Enfin, à supposer qu’un allocataire d’actifs puisse bénéficier des ressources suffisantes en termes de personnel pour ne serait-ce que suivre au niveau microéconomique l’ensemble des classes d’actifs de son univers d’investissement (ce qui coûte très cher), les chances pour qu’il parvienne à créer durablement de la valeur sur chacune d’entre elles sont extrêmement minces. Et quand bien même il parviendrait à dégager un avantage sur au moins une partie de ces classes d’actifs, il lui faudrait encore déployer les ressources nécessaires pour conserver son personnel le plus talentueux, que la concurrence ne manquera pas de convoiter….

Chaque société de gestion étant constituée par définition de ressources limitées, en temps, en capital, comme en hommes, il est simplement impossible d’être le meilleur partout ! Se doter des ressources pour être capable de sélectionner correctement les meilleurs spécialistes est en revanche pour une société de gestion prête à y mettre les moyens un objectif difficile certes, mais tout à fait atteignable.

Pour paraphraser Churchill, l’approche multi-gestionnaire nous semble donc être le pire des systèmes, à l’exclusion de tous les autres.

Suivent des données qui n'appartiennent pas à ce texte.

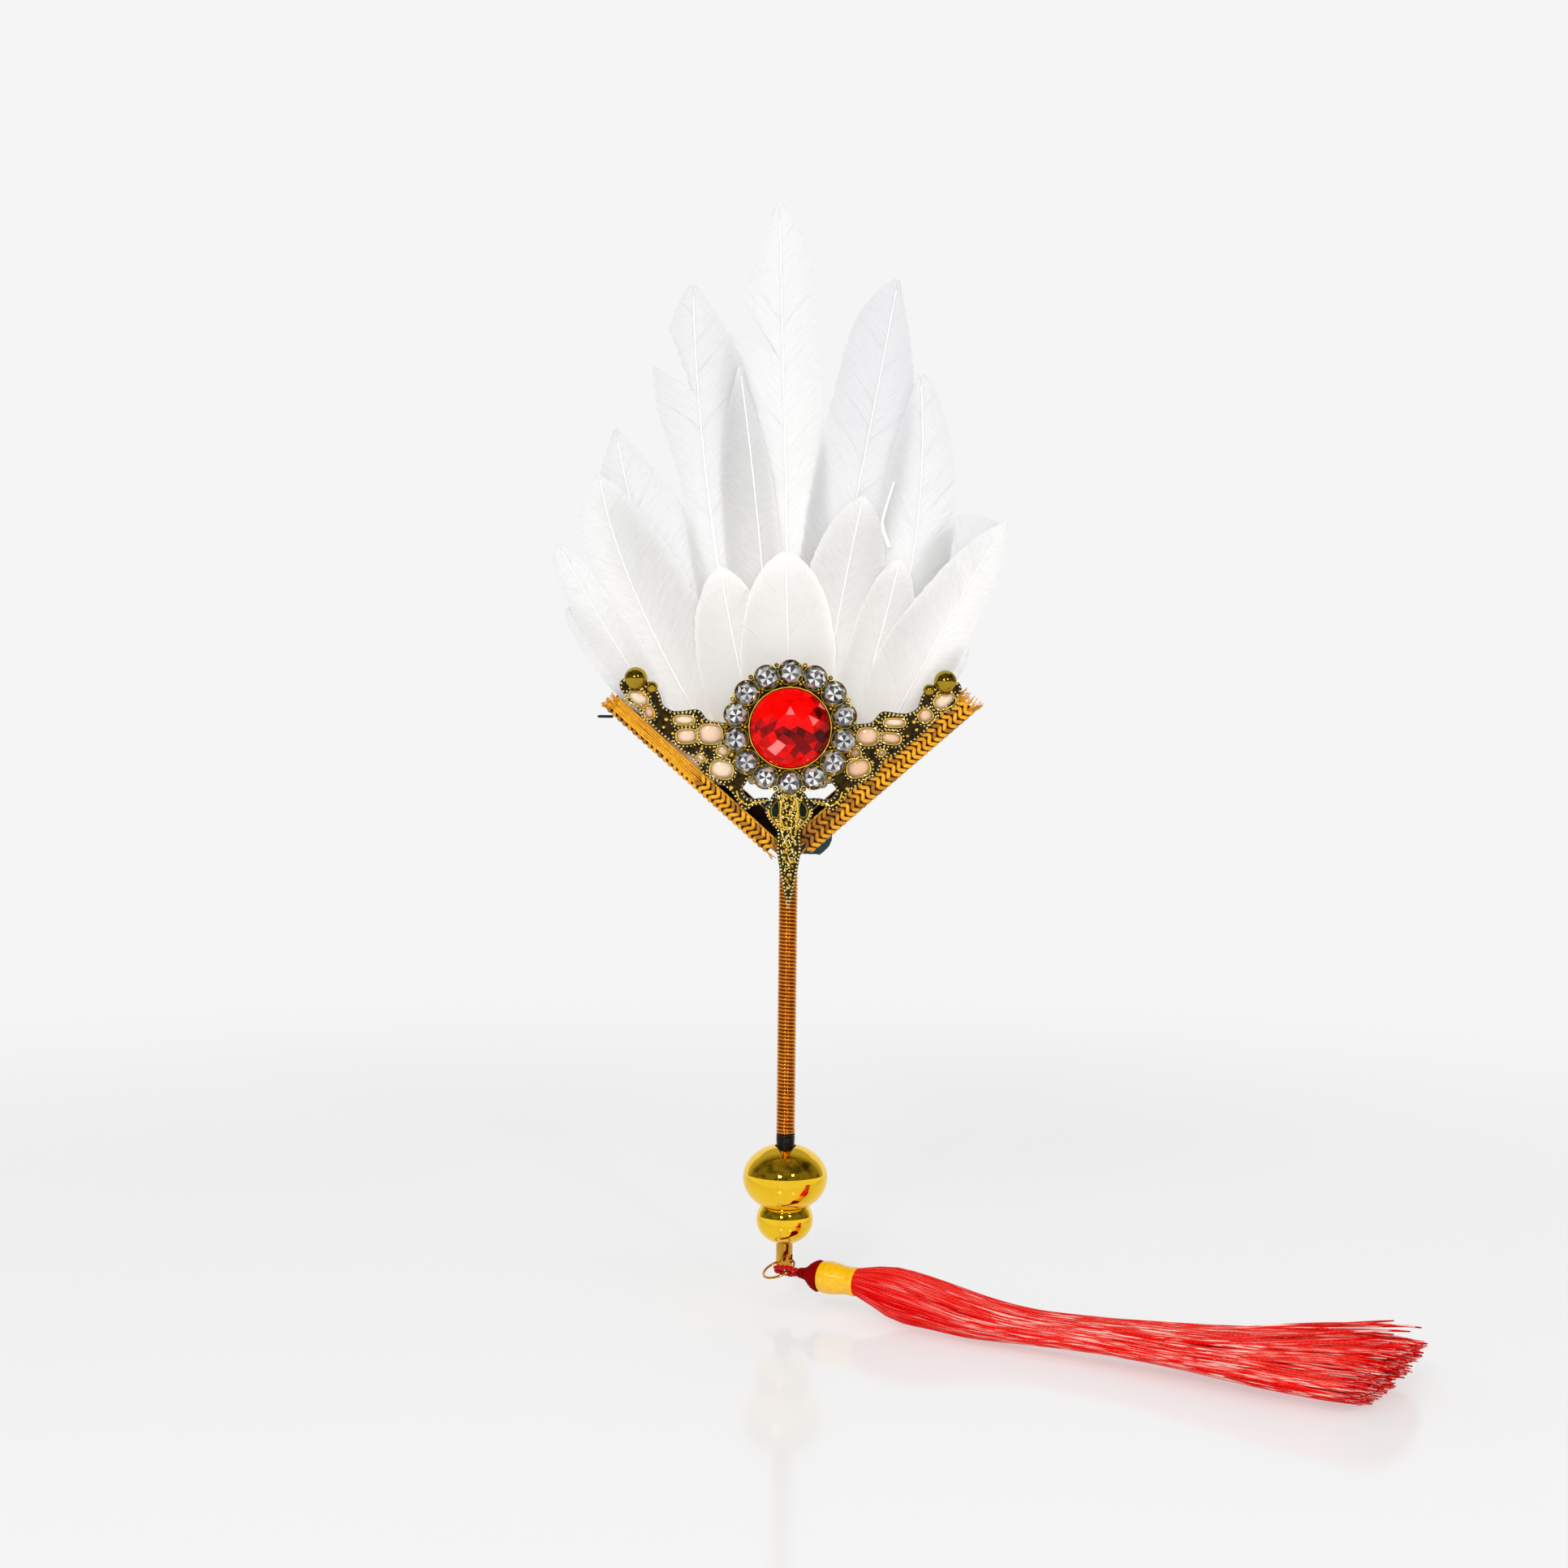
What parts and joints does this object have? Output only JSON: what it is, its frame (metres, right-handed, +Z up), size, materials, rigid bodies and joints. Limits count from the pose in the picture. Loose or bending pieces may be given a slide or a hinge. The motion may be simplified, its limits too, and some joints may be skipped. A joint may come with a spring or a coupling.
{
  "type": "feather fan",
  "caption": "Small hand fan of layered feathers in a gilt V holder, with a wire wound handle, a gourd finial and a tassel hung on a jump ring.",
  "frame": {"origin": "middle of the wire wound grip, on the handle's axis", "axes": "+Z up along the handle towards the feathers, +Y towards the back of the fan, +X to the right seen from the front"},
  "size_m": [0.1726, 0.0837, 0.2272],
  "materials": {
    "feather": "goose feather, matt",
    "glue": "peach casting glue, smooth",
    "core_steel": "drawn rod",
    "gilt_wire": "bright copper gold wire",
    "black_thread": "waxed thread",
    "mirror_gilt": "mirror gilt plate",
    "ring_bronze": "bright bronze gold wire",
    "antique_gilt": "cast filigree, polished beads over dark grounds",
    "red_glass": "faceted red glass, foiled back",
    "clear_glass": "faceted clear glass, foiled back",
    "amber_braid": "woven metallic braid",
    "dark_felt": "felt patch",
    "dark_pin": "blackened wire",
    "crimson_cord": "crimson rayon cord",
    "gold_satin": "satin thread wrap",
    "scarlet_silk": "rayon silk yarns"
  },
  "bodies": {
    "root": {"back_patch": "dark_felt", "cluster_plate": "antique_gilt", "feather_bed": "glue", "feather_centre_tall": "feather", "feather_front_centre": "feather", "feather_front_left": "feather", "feather_front_outer": "feather", "feather_front_right": "feather", "feather_left_bottom": "feather", "feather_left_inner": "feather", "feather_left_low": "feather", "feather_left_middle": "feather", "feather_left_tall": "feather", "feather_left_upper": "feather", "feather_right_back": "feather", "feather_right_bottom": "feather", "feather_right_low": "feather", "feather_right_tall": "feather", "feather_right_upper": "feather", "gourd_left_half": "mirror_gilt", "gourd_right_half": "mirror_gilt", "handle_core": "core_steel", "handle_winding": "gilt_wire", "leaf_drop": "antique_gilt", "left_end_bead": "antique_gilt", "left_strap": "amber_braid", "left_wing": "antique_gilt", "pin_end": "dark_pin", "red_stone": "red_glass", "right_end_bead": "antique_gilt", "right_strap": "amber_braid", "right_wing": "antique_gilt", "small_stone_01": "clear_glass", "small_stone_02": "clear_glass", "small_stone_03": "clear_glass", "small_stone_04": "clear_glass", "small_stone_05": "clear_glass", "small_stone_06": "clear_glass", "small_stone_07": "clear_glass", "small_stone_08": "clear_glass", "small_stone_09": "clear_glass", "small_stone_10": "clear_glass", "small_stone_11": "clear_glass", "small_stone_12": "clear_glass", "small_stone_13": "clear_glass", "small_stone_14": "clear_glass", "thread_binding": "black_thread"},
    "ring": {"jump_ring": "ring_bronze"},
    "loop": {"tassel_loop": "crimson_cord"},
    "tassel": {"tassel_knot": "crimson_cord", "tassel_wrap": "gold_satin", "tassel_skirt": "scarlet_silk"}
  },
  "joints": [
    {"name": "ring_swing", "type": "hinge", "parent": "root", "child": "ring", "pos_m": [0, 0, -0.05622], "axis": [0.8782, -0.391, 0.2756], "range_deg": [-10, 95]},
    {"name": "loop_swing", "type": "hinge", "parent": "ring", "child": "loop", "pos_m": [0.00103, -0.00582, -0.05683], "axis": [0.7015, 0.6032, 0.3794], "range_deg": [-45, 70]},
    {"name": "tassel_bend", "type": "hinge", "parent": "loop", "child": "tassel", "pos_m": [0.0035, -0.0071, -0.05682], "axis": [-0.2058, -0.3871, 0.8988], "range_deg": [-60, 30]}
  ]
}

Ses inconvénients (notamment en termes de coûts induits) nous paraissent bien minces en comparaison de ses avantages par rapport aux alternatives existantes, et ceci tant d’un point de vue comportemental (éviter l’excès de confiance) que d’un point de vue purement économique (ressources limitées), tant du point de vue de la recherche de la performance (alpha) que de la gestion des risques (potentiel de diversification). En dépit des critiques, et faute d’alternatives crédibles, la multigestion a de beaux jours devant elle.

NOTES

* Les performances passées ne préjugent pas des performances futures. Les fonds cités sont investis sur les marchés actions et supportent un risque élevé, le capital n’est pas garanti.